Write out exactly the lines that run from the line containing "imported = [obj" through the line containing "bpy.data.objects.remove(obj)"; both end lines belong to the answer.

====================

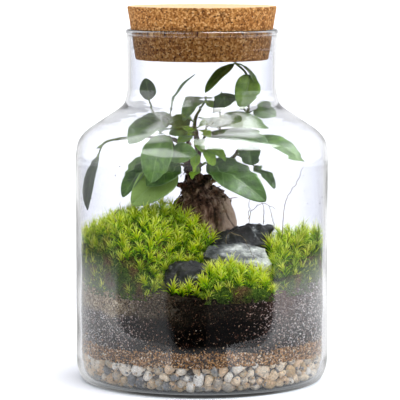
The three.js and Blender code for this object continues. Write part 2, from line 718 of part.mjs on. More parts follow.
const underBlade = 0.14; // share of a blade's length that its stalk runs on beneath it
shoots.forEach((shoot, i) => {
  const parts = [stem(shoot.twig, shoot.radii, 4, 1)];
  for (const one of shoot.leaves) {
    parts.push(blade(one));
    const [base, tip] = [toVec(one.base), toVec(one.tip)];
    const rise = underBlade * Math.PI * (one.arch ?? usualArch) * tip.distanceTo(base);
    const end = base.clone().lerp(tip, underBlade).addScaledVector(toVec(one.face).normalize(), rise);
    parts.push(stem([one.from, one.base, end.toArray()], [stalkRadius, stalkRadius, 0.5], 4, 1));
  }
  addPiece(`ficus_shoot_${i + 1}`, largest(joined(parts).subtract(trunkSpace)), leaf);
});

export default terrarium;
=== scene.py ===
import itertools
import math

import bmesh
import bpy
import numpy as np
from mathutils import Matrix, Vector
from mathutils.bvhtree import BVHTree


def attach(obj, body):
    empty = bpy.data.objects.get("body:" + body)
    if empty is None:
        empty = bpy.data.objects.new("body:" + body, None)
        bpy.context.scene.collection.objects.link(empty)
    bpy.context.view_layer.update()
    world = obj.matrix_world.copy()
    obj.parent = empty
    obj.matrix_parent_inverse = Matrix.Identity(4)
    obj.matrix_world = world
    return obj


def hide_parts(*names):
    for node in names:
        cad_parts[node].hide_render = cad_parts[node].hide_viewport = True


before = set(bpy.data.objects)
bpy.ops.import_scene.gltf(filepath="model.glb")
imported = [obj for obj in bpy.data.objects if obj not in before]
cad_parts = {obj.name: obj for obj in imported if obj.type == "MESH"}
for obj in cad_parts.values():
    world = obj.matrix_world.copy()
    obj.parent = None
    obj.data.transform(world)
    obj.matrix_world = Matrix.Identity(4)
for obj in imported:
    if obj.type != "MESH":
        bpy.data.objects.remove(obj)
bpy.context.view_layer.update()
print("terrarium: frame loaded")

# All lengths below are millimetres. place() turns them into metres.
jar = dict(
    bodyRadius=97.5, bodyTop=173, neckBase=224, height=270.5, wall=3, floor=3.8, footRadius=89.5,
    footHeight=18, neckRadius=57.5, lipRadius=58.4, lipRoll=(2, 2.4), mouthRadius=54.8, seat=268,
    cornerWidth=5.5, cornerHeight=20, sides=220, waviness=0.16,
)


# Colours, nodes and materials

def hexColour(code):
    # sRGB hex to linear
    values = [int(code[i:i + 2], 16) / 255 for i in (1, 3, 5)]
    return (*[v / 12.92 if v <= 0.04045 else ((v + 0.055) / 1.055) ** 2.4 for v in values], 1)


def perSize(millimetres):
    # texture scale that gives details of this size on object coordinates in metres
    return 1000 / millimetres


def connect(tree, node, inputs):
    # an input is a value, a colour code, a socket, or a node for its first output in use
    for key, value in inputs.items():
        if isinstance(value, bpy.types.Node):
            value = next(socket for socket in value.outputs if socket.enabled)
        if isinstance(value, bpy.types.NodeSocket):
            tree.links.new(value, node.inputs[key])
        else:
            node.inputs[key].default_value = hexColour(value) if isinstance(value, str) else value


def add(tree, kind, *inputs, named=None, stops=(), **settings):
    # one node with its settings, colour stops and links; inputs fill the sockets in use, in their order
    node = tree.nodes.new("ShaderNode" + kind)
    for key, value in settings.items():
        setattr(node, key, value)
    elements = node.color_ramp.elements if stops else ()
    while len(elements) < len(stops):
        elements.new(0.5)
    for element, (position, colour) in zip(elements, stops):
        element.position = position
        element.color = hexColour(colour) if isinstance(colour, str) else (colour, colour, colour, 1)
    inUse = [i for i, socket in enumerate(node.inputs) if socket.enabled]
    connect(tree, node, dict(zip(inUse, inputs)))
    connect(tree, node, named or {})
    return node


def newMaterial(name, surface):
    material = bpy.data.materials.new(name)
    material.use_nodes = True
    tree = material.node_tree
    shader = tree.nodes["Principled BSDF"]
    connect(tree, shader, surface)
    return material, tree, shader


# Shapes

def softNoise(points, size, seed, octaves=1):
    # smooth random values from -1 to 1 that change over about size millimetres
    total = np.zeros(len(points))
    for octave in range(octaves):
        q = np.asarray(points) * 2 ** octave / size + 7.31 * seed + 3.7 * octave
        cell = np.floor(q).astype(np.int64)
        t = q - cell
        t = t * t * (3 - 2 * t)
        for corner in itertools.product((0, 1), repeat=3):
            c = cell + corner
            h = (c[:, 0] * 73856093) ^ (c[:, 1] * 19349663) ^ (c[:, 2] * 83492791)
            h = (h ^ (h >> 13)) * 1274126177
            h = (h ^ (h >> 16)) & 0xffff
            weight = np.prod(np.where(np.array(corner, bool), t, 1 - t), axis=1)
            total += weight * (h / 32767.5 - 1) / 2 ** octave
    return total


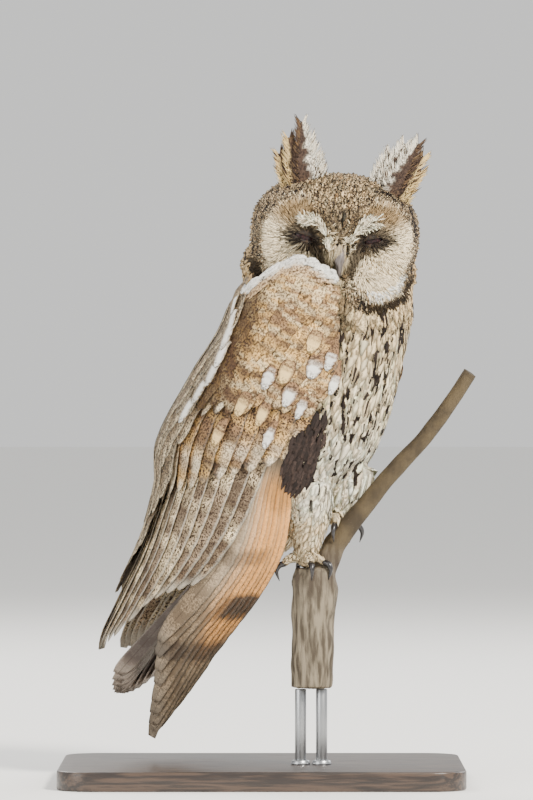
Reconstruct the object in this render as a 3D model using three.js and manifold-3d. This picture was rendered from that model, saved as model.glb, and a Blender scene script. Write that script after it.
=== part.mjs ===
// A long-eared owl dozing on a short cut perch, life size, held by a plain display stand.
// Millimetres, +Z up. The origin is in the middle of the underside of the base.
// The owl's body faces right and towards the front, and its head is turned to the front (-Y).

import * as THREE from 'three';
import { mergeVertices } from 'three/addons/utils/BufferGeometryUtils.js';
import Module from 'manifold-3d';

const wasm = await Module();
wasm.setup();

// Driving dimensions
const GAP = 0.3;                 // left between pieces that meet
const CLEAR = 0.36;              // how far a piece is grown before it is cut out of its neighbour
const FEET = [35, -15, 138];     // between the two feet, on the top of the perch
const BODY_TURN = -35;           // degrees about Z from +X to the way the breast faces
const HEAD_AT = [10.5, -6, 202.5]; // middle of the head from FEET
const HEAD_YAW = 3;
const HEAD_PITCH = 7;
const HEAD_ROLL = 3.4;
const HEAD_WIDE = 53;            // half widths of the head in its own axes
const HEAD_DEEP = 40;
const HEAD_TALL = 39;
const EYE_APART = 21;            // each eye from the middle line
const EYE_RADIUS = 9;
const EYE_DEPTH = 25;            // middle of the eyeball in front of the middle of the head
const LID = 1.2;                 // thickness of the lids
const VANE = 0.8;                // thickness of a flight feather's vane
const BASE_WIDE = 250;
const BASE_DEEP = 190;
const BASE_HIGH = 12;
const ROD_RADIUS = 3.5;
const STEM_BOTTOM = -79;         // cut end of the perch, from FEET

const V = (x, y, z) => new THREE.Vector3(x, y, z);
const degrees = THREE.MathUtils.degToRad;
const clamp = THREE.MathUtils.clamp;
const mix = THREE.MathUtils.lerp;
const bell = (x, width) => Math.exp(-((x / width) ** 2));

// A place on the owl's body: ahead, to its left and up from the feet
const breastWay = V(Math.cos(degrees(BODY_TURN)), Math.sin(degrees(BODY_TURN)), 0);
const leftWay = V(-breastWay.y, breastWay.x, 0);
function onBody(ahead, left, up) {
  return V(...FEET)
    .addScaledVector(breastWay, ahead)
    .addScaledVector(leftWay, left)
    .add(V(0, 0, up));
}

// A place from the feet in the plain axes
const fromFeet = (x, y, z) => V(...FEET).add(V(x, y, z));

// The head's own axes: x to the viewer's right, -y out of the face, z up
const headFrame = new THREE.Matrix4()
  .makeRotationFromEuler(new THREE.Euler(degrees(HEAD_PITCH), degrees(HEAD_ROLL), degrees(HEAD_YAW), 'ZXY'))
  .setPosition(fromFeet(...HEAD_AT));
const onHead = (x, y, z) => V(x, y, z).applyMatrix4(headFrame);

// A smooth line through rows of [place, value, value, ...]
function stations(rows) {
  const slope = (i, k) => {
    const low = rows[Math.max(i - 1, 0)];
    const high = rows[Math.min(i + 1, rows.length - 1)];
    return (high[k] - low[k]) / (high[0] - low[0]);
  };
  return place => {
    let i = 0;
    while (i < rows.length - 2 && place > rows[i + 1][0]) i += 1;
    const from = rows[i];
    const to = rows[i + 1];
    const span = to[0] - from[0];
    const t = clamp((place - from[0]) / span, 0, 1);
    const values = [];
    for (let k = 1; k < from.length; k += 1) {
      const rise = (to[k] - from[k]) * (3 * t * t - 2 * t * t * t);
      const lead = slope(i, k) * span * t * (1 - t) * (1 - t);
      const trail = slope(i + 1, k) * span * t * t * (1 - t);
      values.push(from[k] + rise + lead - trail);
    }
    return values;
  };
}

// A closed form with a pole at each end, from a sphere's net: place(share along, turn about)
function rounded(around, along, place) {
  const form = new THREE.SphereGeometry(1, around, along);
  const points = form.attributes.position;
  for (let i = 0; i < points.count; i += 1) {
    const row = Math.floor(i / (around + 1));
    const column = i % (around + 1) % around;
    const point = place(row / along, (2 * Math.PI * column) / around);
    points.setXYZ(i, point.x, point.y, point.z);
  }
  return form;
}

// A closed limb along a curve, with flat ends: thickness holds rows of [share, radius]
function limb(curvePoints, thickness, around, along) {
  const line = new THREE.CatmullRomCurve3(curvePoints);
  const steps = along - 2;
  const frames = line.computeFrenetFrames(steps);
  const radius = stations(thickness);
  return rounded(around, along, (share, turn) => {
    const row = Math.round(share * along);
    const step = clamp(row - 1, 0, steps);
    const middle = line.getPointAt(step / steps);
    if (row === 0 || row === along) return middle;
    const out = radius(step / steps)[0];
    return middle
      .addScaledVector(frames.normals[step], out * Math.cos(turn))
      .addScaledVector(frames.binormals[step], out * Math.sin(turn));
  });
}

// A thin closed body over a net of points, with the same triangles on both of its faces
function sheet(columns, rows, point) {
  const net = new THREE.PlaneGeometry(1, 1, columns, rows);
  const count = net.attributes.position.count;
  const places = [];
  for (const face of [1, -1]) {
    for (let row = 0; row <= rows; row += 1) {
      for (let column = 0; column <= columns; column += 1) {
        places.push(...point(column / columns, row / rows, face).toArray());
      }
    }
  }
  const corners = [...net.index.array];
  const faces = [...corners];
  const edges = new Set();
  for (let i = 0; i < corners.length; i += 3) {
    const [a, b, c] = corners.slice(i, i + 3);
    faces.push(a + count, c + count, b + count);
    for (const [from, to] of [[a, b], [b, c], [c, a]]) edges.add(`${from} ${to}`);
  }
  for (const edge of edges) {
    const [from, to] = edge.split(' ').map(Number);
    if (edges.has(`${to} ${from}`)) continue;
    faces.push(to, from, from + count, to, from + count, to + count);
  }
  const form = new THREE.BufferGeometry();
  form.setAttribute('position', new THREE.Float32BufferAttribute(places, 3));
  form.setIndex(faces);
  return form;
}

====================

◆ **Answer in full**:
imported = [obj for obj in bpy.data.objects if obj not in before]
cad_parts = {obj.name: obj for obj in imported if obj.type == "MESH"}
for obj in cad_parts.values():
    world = obj.matrix_world.copy()
    obj.parent = None
    obj.data.transform(world)
    obj.matrix_world = Matrix.Identity(4)
for obj in imported:
    if obj.type != "MESH":
        bpy.data.objects.remove(obj)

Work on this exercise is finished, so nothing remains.